Mumbai: The India-Brazil-South Africa grouping
has outlined a comprehensive agenda of cooperation,
including institutional and business linkages, in energy,
trade, transportation and other sectors.
The
first-ever summit of the three nations in the Brazilian
capital Brasilia said they would establish replicable
and scaleable projects in other developing countries
as part of South-South cooperation to alleviate poverty
and hunger.
Brazil
and South Africa also came out in support of India''s
efforts to get nuclear powers to remove obstacles to
it securing civil nuclear energy.
In
a joint declaration issued at the end of the first IBSA
summit, Indian prime minister Manmohan Singh, Brazilian
president Liuz Inacio Lula da Silva and South African
President Thabo Mbeki called for increased cooperation
in sustainable development and science and technology.
Addressing
a meeting of heads of government with CEOs from the
three countries, Manmohan Singh said discussions are
underway for a possible trade arrangement that would
link India with the Latam trade block MERCOSUR and the
Southern African Customs Union.
"We
expect this would create a large and expanding economic
space that would allow the utilisation of synergies
in trade and technology," he said.
The
three nations should consider ways of linkages among
themselves that could lead to India becoming a "hub
to Asia, Brazil an entry point to Latin America and
South Africa a springboard for Africa," Manmohan
said.
"We
should expand the idea of IBSA from a project of three
governments to one involving more intensively the peoples
of our three countries.

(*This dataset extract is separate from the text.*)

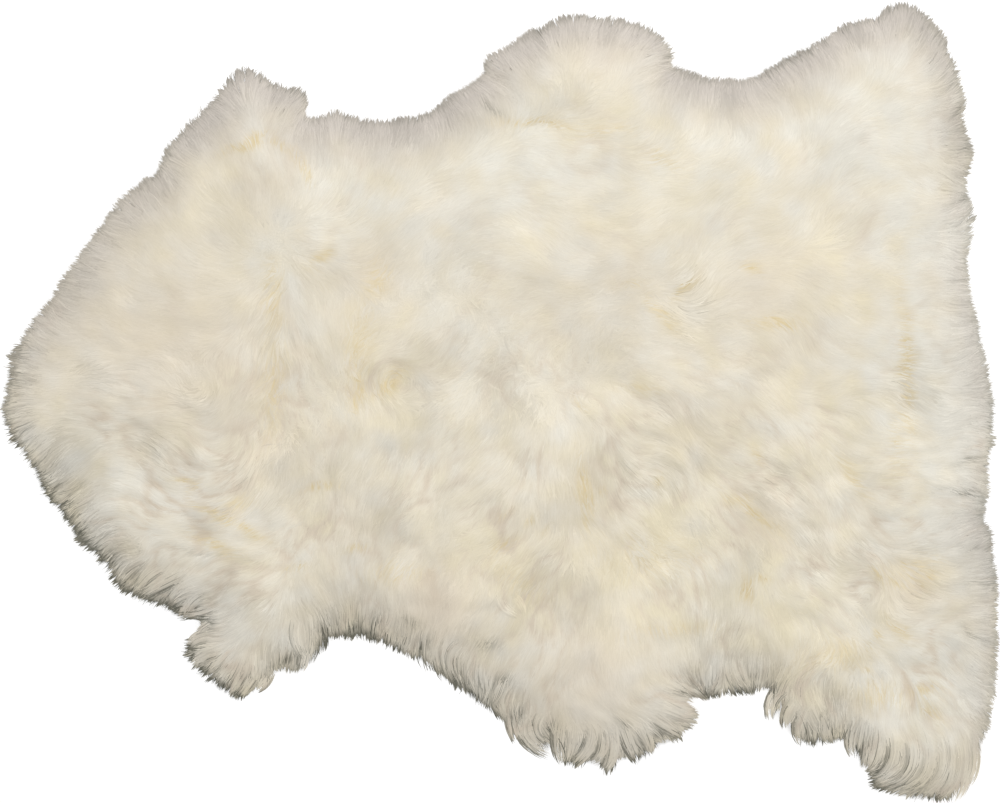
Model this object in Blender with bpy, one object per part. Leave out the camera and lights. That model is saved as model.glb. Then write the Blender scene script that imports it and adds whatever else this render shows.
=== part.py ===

This would require a greater
emphasis on people to people contact, on cultural and
educational exchanges and on the promotion of trade
and tourism amongst our three countries," he said.
The
summit also discussed issues like the need for concerted
fight against the scourge of terrorism, UN reforms,
especially on the question of expansion of the Security
Council and universal nuclear disarmament.
The
summit marks the beginning of a more intense political
and economic
dialogue among three biggest democracies of three different
continents and this is expected to impact on the business
and trade opportunities beyond their grouping.